On September 14, 2020, two regional transmission organizations (RTOs), the Midcontinent Independent System Operator (MISO) and Southwest Power Pool (SPP), announced a year-long transmission study to address historical challenges facing customers in areas where the RTO boundaries connect, known as seams, by identifying comprehensive, cost effective, and efficient upgrades.[1] Seams are the invisible boundaries between two RTO control areas, systems, and markets. The primary issue with seams is that there are inherent differences in how the RTOs create market rules or designs which leads to inefficiencies at the seams that prevent the economic transfer of capacity and energy between neighboring RTOs. One of the biggest issues this study seeks to address is the large amount of renewable energy that cannot be developed due to the issues inherent at seams.

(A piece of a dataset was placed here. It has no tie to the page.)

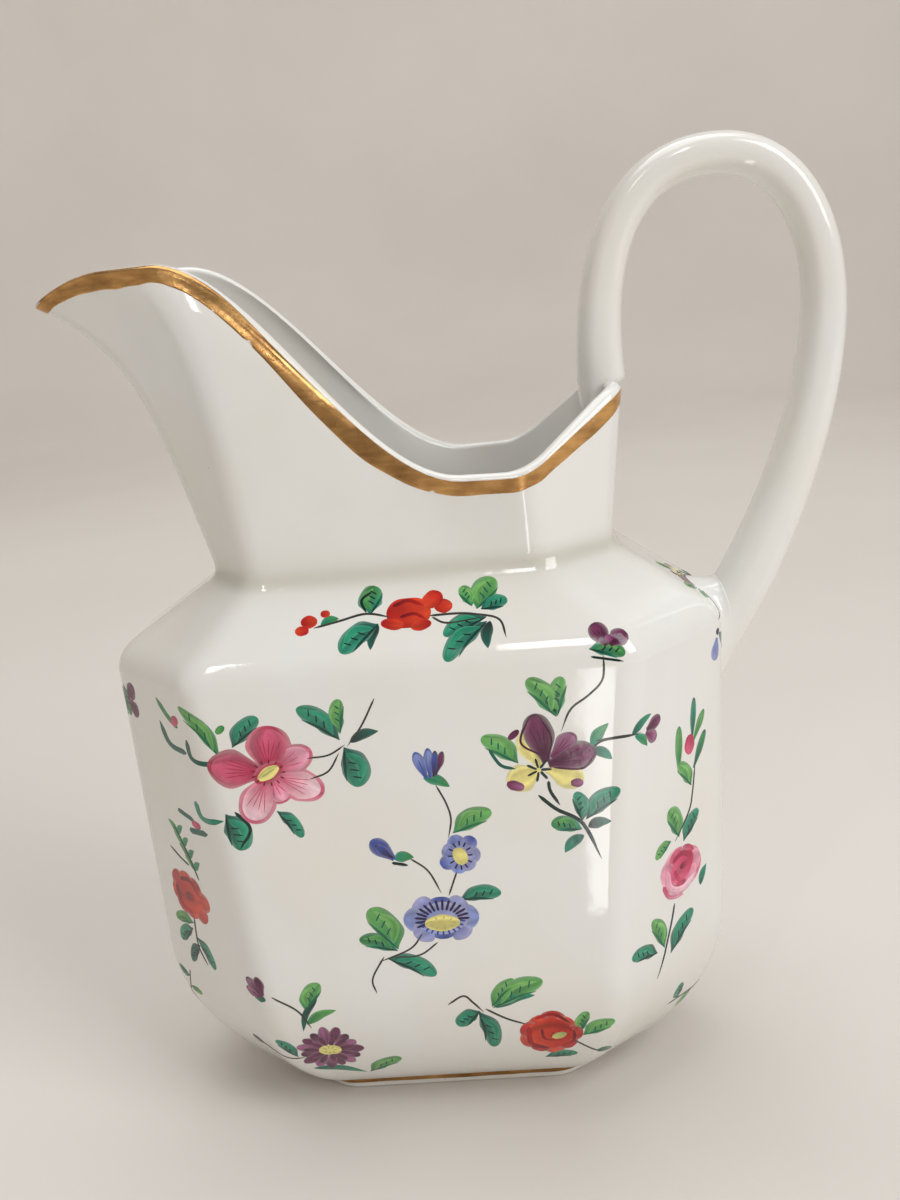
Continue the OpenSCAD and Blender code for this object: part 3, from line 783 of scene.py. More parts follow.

The study will focus on solutions that MISO and SPP believe will offer benefits to both their transmission customers and end use consumers of RTO member companies. While the RTOs’ have a Joint Operating Agreement, which allows them to work through reliability issues, current processes do not include coordinated evaluation of benefits, or allocation of cost, to both load and interconnection customers. The study is expected to formally begin in December 2020 and will include several joint stakeholder meetings to provide updates on the findings. Any projects identified by the joint study will need to be approved by each RTOs’ respective Board of Directors before moving ahead.